According to analysts, bringing 3Com into the fold will help HP ProCurve in a number of ways, most importantly by giving it the core data center switches it hasn’t had in the past. During the Webcast, Haas and 3Com President and COO Ron Sege pointed to 3Com’s H3C S12500 enterprise switch, which the company launched at the Interop show.
It’s a key factor when talking about converged data center solutions, which integrate compute, networking, storage and management software into a single offering. Cisco’s integrated data center initiative also is benefiting from its growing alliance with VMware and EMC.
“HP has no unified offering to compete with Cisco’s UCS [Unified Computing System] converged architecture,” Forrester Research analyst Ellen Daley said in a blog post. “As a step to build it, [HP needs] a recognized enterprise-grade switch, which they get.”

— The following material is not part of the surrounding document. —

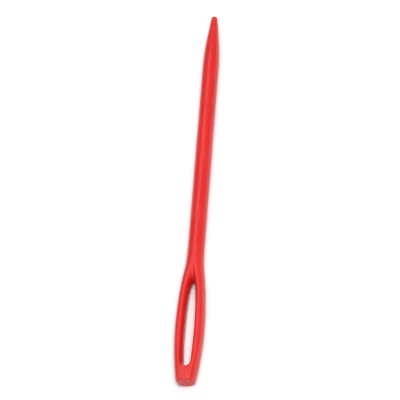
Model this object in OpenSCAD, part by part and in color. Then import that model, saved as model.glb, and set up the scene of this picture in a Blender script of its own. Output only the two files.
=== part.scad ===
// Blunt plastic yarn needle, moulded in one piece, lying flat with its point towards +Y
// Origin: middle of the length and width, on the surface that the needle lies on

/* [Needle] */
// Overall length, from the flat end of the eye to the point
needle_l = 70; // [60:1:95]
// Diameter of the round shank
shank_d = 2.7; // [2.4:0.05:3]

/* [Point] */
// Length of the taper between the shank and the point
taper_l = 10.3; // [8:0.1:14]
// Part of the taper's length that is the curved shoulder, next to the shank
shoulder_share = 0.47; // [0.3:0.01:0.7]
// Diameter of the blunt, rounded end of the point
point_d = 1.1; // [0.8:0.05:1.5]

/* [Eye] */
// Length of the eye and the neck, from the flat end to the round shank
head_l = 23.5; // [22.5:0.5:30]
// Thickness of the eye
eye_t = 2.75; // [2.2:0.05:3.2]
// Outer width of the eye at its widest place
eye_w = 4.75; // [4.5:0.05:5.4]
// Distance from the flat end to the eye's widest place
widest_at = 9.7; // [9:0.1:12]
// Outer width of the flat end, before its corners are rounded
end_w = 3; // [2.6:0.1:4]
// Radius of the flat end's corners, seen from above
corner_r = 0.5; // [0.4:0.05:1]
// Radius of the edge all round the flat end
end_edge_r = 0.3; // [0.2:0.05:0.4]
// Part of the neck's length that still bulges, before it turns hollow
bulge_share = 0.74; // [0.5:0.01:0.85]

/* [Hole] */
// Solid plastic between the flat end and the hole
hole_from = 2.8; // [2.5:0.1:4]
// Length of the hole
hole_l = 15.4; // [14:0.1:16.5]
// Width of the hole at its widest place
hole_w = 1.6; // [1.4:0.05:1.8]
// Distance from the flat end to the hole's widest place
hole_widest_at = 9.3; // [8:0.1:11]
// Width of the hole where its round end starts, near the flat end
hole_end_w = 1.2; // [1:0.05:1.4]
// How round the hole is at its end near the neck: 1 is pointed, 0.5 is fully round
hole_far_power = 0.6; // [0.5:0.01:1]
// Radius that softens the crotch where the side bars meet
crotch_r = 0.24; // [0.1:0.01:0.3]

/* [Side bars] */
// How far the rounding of a bar's outer side reaches in from its edge
outer_round = 0.8; // [0.5:0.05:0.9]
// How far the rounding of a bar's inner side reaches in from the hole
inner_round = 0.55; // [0.3:0.05:0.6]

/* [Hidden] */

// Places along the needle
end_y = -needle_l / 2;
shank_from_y = end_y + head_l;
taper_from_y = needle_l / 2 - taper_l;
shank_r = shank_d / 2;
// The neck ends in a round ring, a hair wider than the shank that it takes in
neck_step = 0.025;
neck_r = shank_r + neck_step;
half_t = eye_t / 2;
axis_z = max(neck_r, half_t);
// The shank starts this far inside the neck, so that the two join in one solid
shank_overlap = 1;

// Outer outline of the eye: one arc to the flat end, and two arcs that meet the shank
wide_r = eye_w / 2;
end_drop = wide_r - end_w / 2;
side_arc_r = (widest_at * widest_at + end_drop * end_drop) / (2 * end_drop);
neck_l = head_l - widest_at;
neck_drop = wide_r - neck_r;
neck_turn = 2 * atan(neck_drop / neck_l);
neck_radii = neck_l / sin(neck_turn);
bulge_r = neck_radii * bulge_share;
hollow_r = neck_radii - bulge_r;
bulge_l = bulge_r * sin(neck_turn);

function arc_drop(r, run) = r - sqrt(max(0, r * r - run * run));

function corner_drop(s) = s < corner_r ? arc_drop(corner_r, corner_r - s) : 0;

function outer_half(s) =
    s <= widest_at ? wide_r - arc_drop(side_arc_r, widest_at - s) - corner_drop(s)
    : s <= widest_at + bulge_l ? wide_r - arc_drop(bulge_r, s - widest_at)
    : neck_r + arc_drop(hollow_r, head_l - s);

// Outline of the hole: a round end, gently bowed sides, and a crotch that runs on as a valley
hole_to = hole_from + hole_l;
widest_gap = norm([hole_w / 2, crotch_r]);
cap_r = hole_end_w / 2;
cap_from = hole_from + cap_r;
cap_gap = norm([cap_r, crotch_r]);
hole_side_l = hole_widest_at - cap_from;
hole_side_drop = max(0.01, hole_w / 2 - cap_r);
hole_side_r = (hole_side_l * hole_side_l + hole_side_drop * hole_side_drop) / (2 * hole_side_drop);

// A power curve through 0 and 1 that isn't steep at 0
curve_ease = 0.22;
function eased_power(v, k) =
    v * pow((v * v + curve_ease * curve_ease) / (1 + curve_ease * curve_ease), (k - 1) / 2);

// Reach from the middle line to a bar, which is less than the least reach where the bars have joined
function bar_gap(s) =
    let (run = (s - hole_widest_at) / (hole_to - hole_widest_at))
    s > hole_widest_at
    ? crotch_r + (widest_gap - crotch_r) * eased_power(1 - run * run, hole_far_power)
    : norm([hole_w / 2 - arc_drop(hole_side_r, hole_widest_at - max(s, cap_from)), crotch_r]);

function least_reach(s) = norm([crotch_r, max(0, cap_from - s)]);

// How far a section has changed from a bar's shape at the hole to the round neck: 0 to 1
function neck_blend(s) =
    let (t = min(1, max(0, (s - hole_to) / (head_l - hole_to))))
    t * t * (3 - 2 * t);

// Half of the head's thickness
function half_height(s) =
    half_t + (neck_r - half_t) * neck_blend(s) - (s < end_edge_r ? arc_drop(end_edge_r, end_edge_r - s) : 0);

// The rounding of the outer side grows along the neck until the section is a full circle
least_land = 0.02;
function outer_reach(s) =
    let (reach = outer_round + (outer_half(s) - outer_round) * neck_blend(s))
    min(reach, outer_half(s) - inner_point(s, 1).x - least_land);

// One upper half section, from the innermost point over the top to the outermost point
inner_steps = 6;
outer_steps = 6;

// The turn at which the inner rounding meets the middle line: 90 where there is no valley
least_valley = 0.02;
function inner_start(s) =
    let (c = 1 + (bar_gap(s) - least_reach(s)) / inner_round)
    s >= hole_from && s <= hole_to ? 0 : c <= least_valley ? 90 : acos(min(1, c));

function inner_point(s, share) =
    let (turn = inner_start(s) + (90 - inner_start(s)) * share)
    let (reach = max(least_reach(s), bar_gap(s) + inner_round * (1 - cos(turn))))
    [
        inner_start(s) == 90 ? 0 : sqrt(max(0, reach * reach - pow(least_reach(s), 2))),
        half_height(s) * sin(turn)
    ];

function outer_point(s, share) =
    let (turn = 90 * (1 - share))
    [outer_half(s) - outer_reach(s) * (1 - cos(turn)), half_height(s) * sin(turn)];

function upper_half(s) = [
    for (i = [0:inner_steps]) inner_point(s, i / inner_steps),
    for (i = [0:outer_steps]) outer_point(s, i / outer_steps)
];

// Stations along the head, each with its kind
FLAT = 0; // solid, with a flat top
VALLEY = 1; // solid, with a valley between the bars
HOLE_END = 2;
HOLE = 3;
function solid_kind(s) = inner_start(s) == 90 ? FLAT : VALLEY;
corner_steps = 6;
fillet_steps = 4;
cap_steps = 6;
low_steps = 5;
high_steps = 11;
neck_steps = 10;
fillet_l = sqrt(pow(cap_gap + inner_round, 2) - crotch_r * crotch_r) - cap_r;
high_l = hole_to - hole_widest_at;
solid_places = [
    for (i = [0:corner_steps - 1]) corner_r * (1 - cos(90 * i / corner_steps)),
    for (i = [0:fillet_steps - 1]) hole_from - fillet_l * cos(90 * i / fillet_steps)
];
neck_places = [for (i = [1:neck_steps]) hole_to + (head_l - hole_to) * i / neck_steps];
stations = [
    for (s = solid_places) [s, solid_kind(s)],
    [hole_from, HOLE_END],
    for (i = [1:cap_steps - 1]) [cap_from - cap_r * cos(90 * i / cap_steps), HOLE],
    for (i = [0:low_steps - 1]) [cap_from + hole_side_l * i / low_steps, HOLE],
    for (i = [0:high_steps - 1]) [hole_widest_at + high_l * sin(90 * i / high_steps), HOLE],
    [hole_to, HOLE_END],
    for (s = neck_places) [s, solid_kind(s)]
];
station_count = len(stations);
half_count = inner_steps + outer_steps + 2;
ring_count = 2 * half_count - 1;
last = ring_count - 1;

function ring_point(half, j) = j < half_count ? half[j] : [half[last - j].x, -half[last - j].y];

// The right side's points come first, then the left side's, then the middles of the two end faces
head_points = [
    for (side = [1, -1])
        for (station = stations)
            let (half = upper_half(station[0]))
            for (j = [0:last])
                let (p = ring_point(half, j))
                [side * p.x, end_y + station[0], p.y],
    [0, end_y, 0],
    [0, end_y + head_l, 0]
];

// A flat top has one inner point, and beside the hole each bar's section closes on itself
function true_place(kind, j) =
    kind == FLAT && j <= inner_steps ? 0
    : kind == FLAT && j >= last - inner_steps ? last
    : kind >= HOLE_END && j == last ? 0
    : j;

// The points on the middle line belong to both sides
function point_at(side, i, j) =
    let (kind = stations[i][1])
    let (jj = true_place(kind, j))
    let (shared = kind != HOLE && (jj == 0 || jj == last))
    ((shared ? 0 : side) * station_count + i) * ring_count + jj;

function quad(a, b, c, d) = [[a, b, c], [a, c, d]];

function turned(flip, face) = flip ? [face[0], face[2], face[1]] : face;

function has_area(face) = face[0] != face[1] && face[1] != face[2] && face[2] != face[0];

end_middle = 2 * station_count * ring_count;
neck_middle = end_middle + 1;
all_faces = [
    for (side = [0, 1])
        for (i = [0:station_count - 2])
            for (j = [0:last - 1])
                for (face = quad(point_at(side, i, j), point_at(side, i + 1, j),
                                 point_at(side, i + 1, j + 1), point_at(side, i, j + 1)))
                    turned(side == 1, face),
    for (side = [0, 1])
        for (j = [0:last - 1])
            turned(side == 1, [end_middle, point_at(side, 0, j), point_at(side, 0, j + 1)]),
    for (side = [0, 1])
        for (j = [0:last - 1])
            turned(side == 0, [neck_middle, point_at(side, station_count - 1, j),
                               point_at(side, station_count - 1, j + 1)])
];
head_faces = [for (face = all_faces) if (has_area(face)) face];

// Outline of the shank and its taper, as pairs of radius and distance from the shank's start
shoulder_steps = 10;
point_steps = 6;
shank_l = taper_from_y - shank_from_y;
shoulder_l = taper_l * shoulder_share;
point_r = point_d / 2;
cone_l = taper_l - shoulder_l - point_r;
cone_tilt = atan((shank_r - point_r) / (cone_l + shoulder_l / 2));
shoulder_r = shoulder_l / sin(cone_tilt);
shank_outline = [
    [0, -shank_overlap],
    [shank_r, -shank_overlap],
    for (i = [0:shoulder_steps])
        let (turn = cone_tilt * i / shoulder_steps)
        [shank_r - shoulder_r * (1 - cos(turn)), shank_l + shoulder_r * sin(turn)],
    for (i = [0:point_steps])
        let (turn = cone_tilt + (90 - cone_tilt) * i / point_steps)
        [point_r * cos(turn), shank_l + taper_l - point_r + point_r * sin(turn)]
];

module head() {
    translate([0, 0, axis_z])
        polyhedron(points = head_points, faces = head_faces, convexity = 6);
}

module shank() {
    translate([0, shank_from_y, axis_z])
        rotate([-90, 0, 0])
            rotate_extrude($fn = 96)
                polygon(shank_outline);
}

// The whole needle: the head with its eye, and the round shank with its blunt point, in one solid
module needle() {
    color([0.86, 0.12, 0.11])
        union() {
            head();
            shank();
        }
}

needle();
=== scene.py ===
import math

import bpy
import numpy as np
from mathutils import Matrix, Vector


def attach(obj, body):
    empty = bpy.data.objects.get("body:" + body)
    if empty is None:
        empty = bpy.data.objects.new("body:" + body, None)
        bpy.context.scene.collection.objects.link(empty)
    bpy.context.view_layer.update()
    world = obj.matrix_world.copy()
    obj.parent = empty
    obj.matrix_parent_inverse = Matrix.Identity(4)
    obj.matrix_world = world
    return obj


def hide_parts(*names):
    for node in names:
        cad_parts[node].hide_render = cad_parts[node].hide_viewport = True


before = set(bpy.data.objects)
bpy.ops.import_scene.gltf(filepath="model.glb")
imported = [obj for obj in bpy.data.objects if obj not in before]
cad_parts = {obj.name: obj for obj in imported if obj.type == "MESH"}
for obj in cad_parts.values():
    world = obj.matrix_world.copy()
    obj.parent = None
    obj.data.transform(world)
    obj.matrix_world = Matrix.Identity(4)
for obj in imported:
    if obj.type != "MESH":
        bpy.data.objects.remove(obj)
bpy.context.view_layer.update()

# The yarn needle's sizes in the CAD source, in millimetres, with widths and diameters halved
LENGTH = 70.0
SHANK_R = 1.35
NECK_R = 1.375
HALF_T = 1.375
AXIS_Z = 1.375
TAPER_L = 10.3
SHOULDER_SHARE = 0.47
POINT_R = 0.55
HEAD_L = 23.5
WIDE_R = 2.375
WIDEST_AT = 9.7
END_HALF = 1.5
CORNER_R = 0.5
END_EDGE_R = 0.3
BULGE_SHARE = 0.74
HOLE_FROM = 2.8
HOLE_L = 15.4
HOLE_HALF = 0.8
HOLE_WIDEST_AT = 9.3
HOLE_END_HALF = 0.6
HOLE_FAR_POWER = 0.6
CURVE_EASE = 0.22
CROTCH_R = 0.24
OUTER_ROUND = 0.8
INNER_ROUND = 0.55
MM = 0.001

# Values that follow from them
END_Y = -LENGTH / 2
TAPER_FROM = LENGTH - TAPER_L
HOLE_TO = HOLE_FROM + HOLE_L
BAR_GAP = math.hypot(HOLE_HALF, CROTCH_R)
CAP_FROM = HOLE_FROM + HOLE_END_HALF
CAP_GAP = math.hypot(HOLE_END_HALF, CROTCH_R)
FILLET_END = CAP_FROM - math.sqrt((CAP_GAP + INNER_ROUND) ** 2 - CROTCH_R**2)
HOLE_SIDE_L = HOLE_WIDEST_AT - CAP_FROM
HOLE_SIDE_DROP = HOLE_HALF - HOLE_END_HALF
HOLE_SIDE_R = (HOLE_SIDE_L**2 + HOLE_SIDE_DROP**2) / (2 * HOLE_SIDE_DROP)
END_DROP = WIDE_R - END_HALF
SIDE_ARC_R = (WIDEST_AT**2 + END_DROP**2) / (2 * END_DROP)
NECK_L = HEAD_L - WIDEST_AT
NECK_TURN = 2 * math.atan((WIDE_R - NECK_R) / NECK_L)
NECK_RADII = NECK_L / math.sin(NECK_TURN)
BULGE_R = NECK_RADII * BULGE_SHARE
HOLLOW_R = NECK_RADII - BULGE_R
BULGE_L = BULGE_R * math.sin(NECK_TURN)
SHOULDER_L = TAPER_L * SHOULDER_SHARE
CONE_FROM = TAPER_FROM + SHOULDER_L
CONE_L = TAPER_L - SHOULDER_L - POINT_R
CONE_TILT = math.atan((SHANK_R - POINT_R) / (CONE_L + SHOULDER_L / 2))
SHOULDER_R = SHOULDER_L / math.sin(CONE_TILT)
BALL_MIDDLE = LENGTH - POINT_R
BALL_FROM = BALL_MIDDLE + POINT_R * math.sin(CONE_TILT)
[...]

HP also gets 3Com’s TippingPoint network security subsidiary, which Daley called “a jewel in the acquisition.” The company has about 7,000 customers, according to Sege.
In addition, HP gets greater access into China with 3Com’s H3C business, which has a number of high-end customers and a talented R&D group.

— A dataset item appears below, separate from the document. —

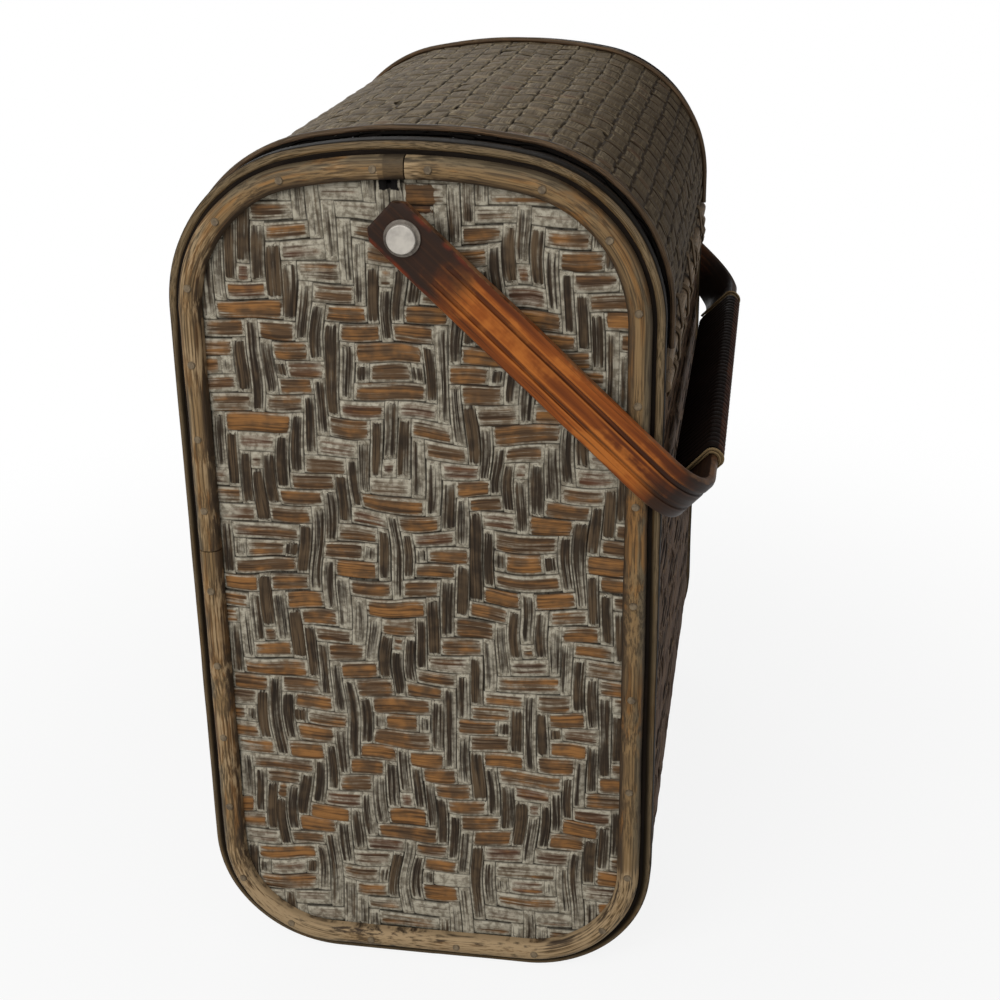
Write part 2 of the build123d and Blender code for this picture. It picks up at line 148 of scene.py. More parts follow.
def flatSection(width, thickness, dome):
    # round a flat splint from its left edge: domed above, flat below
    half, skin = width / 2, thickness / 2
    above = [(-0.84, 0.55), (-0.4, 0.95), (0.4, 0.95), (0.84, 0.55)]
    section = [(-half, 0)]
    section += [(half * share, skin + dome * rise) for share, rise in above]
    section += [(half, 0), (half * 0.7, -skin), (-half * 0.7, -skin)]
    return section


def roundSection(across, high, count):
    # an oval, from its lowest point round
    turns = [2 * math.pi * step / count - math.pi / 2 for step in range(count)]
    return [(across / 2 * math.cos(turn), high / 2 * math.sin(turn)) for turn in turns]


def newMesh():
    mesh = bmesh.new()
    mesh.loops.layers.uv.new("cane")
    mesh.verts.layers.float_vector.new("marks")
    return mesh


def addStrip(mesh, stations, section, place, marksAt, closed=False):
    # one strip: place(index, across, lift) gives its points, and marksAt its tone, height and kind
    columns, rows = len(section), len(stations) - 1
    half = max(abs(across) for across, lift in section)
    uvLayer = mesh.loops.layers.uv["cane"]
    marksLayer = mesh.verts.layers.float_vector["marks"]
    made = bmesh.ops.create_grid(mesh, x_segments=columns, y_segments=rows, size=1)
    verts = made["verts"]
    faces = {face for vert in verts for face in vert.link_faces}
    shift = random.random() * 5
    for face in faces:
        for loop in face.loops:
            corner = loop.vert.co
            row = round((corner.y + 1) / 2 * rows)
            column = round((corner.x + 1) / 2 * columns) % columns
            loop[uvLayer].uv = (stations[row] + shift, section[column][0] / half)
    for vert in verts:
        row = round((vert.co.y + 1) / 2 * rows)
        column = round((vert.co.x + 1) / 2 * columns) % columns
        vert.co = place(row, *section[column])
        vert[marksLayer] = marksAt(row)
    ends = [] if closed else [vert for vert in verts if vert.is_boundary]
    bmesh.ops.remove_doubles(mesh, verts=verts, dist=2e-6)
    if not closed:
        edges = {edge for vert in ends if vert.is_valid for edge in vert.link_edges if edge.is_boundary}
        bmesh.ops.holes_fill(mesh, edges=list(edges), sides=len(section))


def finishPiece(mesh, name, body, nodes, material, sharp=math.radians(50)):
    # turns a bmesh into a piece of the object
    bmesh.ops.recalc_face_normals(mesh, faces=mesh.faces)
    data = bpy.data.meshes.new(name)
    mesh.to_mesh(data)
    mesh.free()
    data.shade_smooth()
    data.set_sharp_from_angle(angle=sharp)
    data.materials.append(material)
    piece = bpy.data.objects.new(name, data)
    bpy.context.scene.collection.objects.link(piece)
    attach(piece, body)
    if nodes:
        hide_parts(*nodes)
    return piece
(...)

“The acquisition opens up a cross-pollination opportunity for the two companies,” Ovum analyst Adam Jura said in a research note. “While 3Com has had difficulty entering, and staying within, the North American market, it will likely be able to leverage HP’s strong presence as a more direct way into accounts. … Conversely, 3Com’s strong position within the Chinese market will be a critical element of HP’s acquisition decision.”
“It’s a good fit for HP,” Gartner analyst Mark Fabbi said. “It fills in a gaping hole-core switching in the data center network-which HP really needed to fill.”
It also separates HP from the rest of the pack that had been chasing Cisco in the $40 billion networking space, Kerravala said. The Yankee Group had Cisco owning about 52 percent of the market, with HP at 11 percent and 3Com at 9 percent.
“This creates a 20 percent vendor, a significant challenger to Cisco,” he said. “There’s always been a demand [for alternatives] outside of Cisco, but there’s never been a credible contender outside of Cisco.”
The deal now puts pressure on others in the market to figure out how to deal with the new playing field, and could lead to more consolidation, the analysts said. Some say Brocade Communications Systems will be hurt by the deal, but Kerravala believes Brocade and F5 Networks will be OK, given their focus on the data center and their list of loyal customers.
Others that have decisions to make include such players as Juniper Networks and Extreme Networks, they said. One vendor isn’t worried about the HP-3Com deal. Stephen Garrison, vice president of marketing at Force10 Networks, said his company’s focus on the data center will help keep the new larger competitor at bay.
“We have been leading the industry in data center technology, where port count, power and cooling and space considerations are key to lowering TCO, specifically in virtualized data center technology,” Garrison said in an e-mail. “For customers that want the absolute leading dimensions of that capability, we think focused companies can deliver leading technology consistently. Larger companies, however, may give you a complete solution, but not necessarily leadership in all dimensions.”
Analysts said that one other company to keep an eye on in all this is IBM. The company in July expanded its partnerships with a host of networking vendors, including Cisco, Juniper and Brocade. IBM officials said such alliances were key to the company’s integrated data center vision. Kerravala said IBM may have to consider an acquisition in this space.
“They’re trying to figure out what their networking plan is,” he said.
Despite the noise surrounding the HP-3Com deal, Forrester’s Daley warned that Cisco should not divert its attention from what she sees as the real threat to the vendor’s networking dominance-Chinese company Huawei.
“The Huawei threat to Cisco-high quality and low cost will be the pin in the balloon of Cisco’s envious margins-continues,” Daley wrote. “But the threat has not been full throttle because Huawei has misstepped in its penetration of [North American] and European markets. But they are invigorating those markets with renewed energy now.
“Too bad for HP-a Huawei/HP gig with a broad channel would have been really formidable against Cisco.”